M.D - L'histoire des relations entre le Japon et la Chine est marquée par des échanges et des rivalités. L'Arctique est une arène supplémentaire où se retrouvent ces deux partenaires économiques et rivaux stratégiques. Alors que le Japon mobilise sa diplomatie scientifique et technologique pour rassurer et légitimer sa présence dans la région, la Chine investit. Comment l'approche privilégiée par le Japon est-elle perçue par le Conseil de l'Arctique ?

Le Japon a décidé d'investir davantage ses ressources intellectuelles et économiques dans l'étude de l'environnement naturel, économique et maritime arctique

F.J - Le Japon, du fait de sa politique modérée arctique et de ses orientations tout azimut, a gagné en influence auprès des États membres du Conseil de l'Arctique. Son histoire polaire le crédibilise : ses premiers projets polaires remontent aux années 1950. Le Japon peut ainsi arguer d'une longue tradition de travaux scientifiques et universitaires en faveur des zones polaires.La politique actuelle du Japon est en grande partie conditionnée par celle de la Chine. Le Japon a décidé d'investir davantage ses ressources intellectuelles et économiques dans l'étude de l'environnement naturel, économique et maritime arctique lorsque la Chine a postulé à un siège d'observateur au sein du Conseil en 2006.

La construction et le lancement du premier brise-glace chinois, Xue Long - dragon des neiges - a été un facteur majeur pour Tokyo. Ce navire en 2012 a relié Shanghai à l'Islande en passant par la NSR. Tokyo y a vu les prémices d'une mainmise de Pékin sur la route polaire et une extension possible des mers revendiquées par la Chine. Possesseur d'un brise-glace, le Shirase, le Japon a lancé en 2021 la construction d'un nouveau navire capable de briser de la glace épaisse de première année.

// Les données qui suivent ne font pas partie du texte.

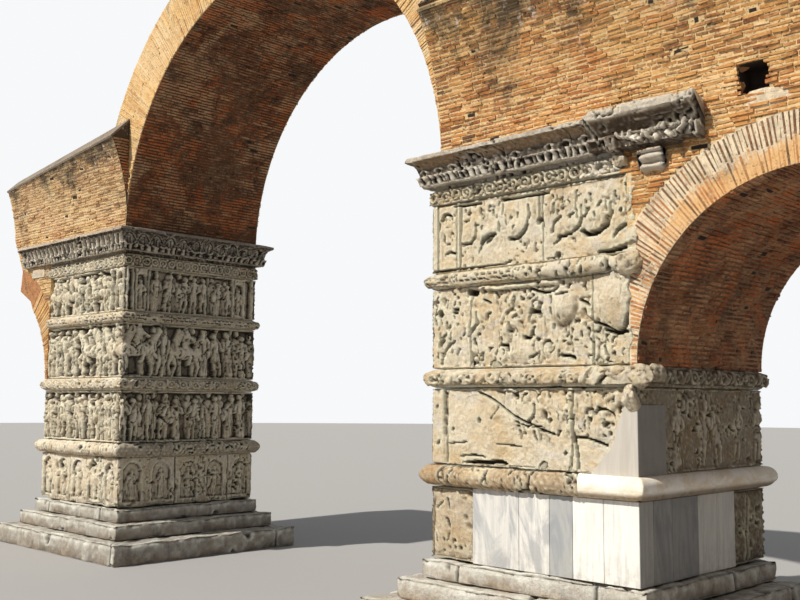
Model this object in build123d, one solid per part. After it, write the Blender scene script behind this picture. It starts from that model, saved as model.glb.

Son usage officiel : la recherche scientifique.

En dépit de cette concurrence, le Japon et la Chine ; conscients de leur statut « silencieux » d'observateur et des difficultés à mener une politique polaire en territoire contrôlé par des États souverains, travaillent souvent ensemble pour présenter leurs travaux et propositions au Conseil de l'Arctique.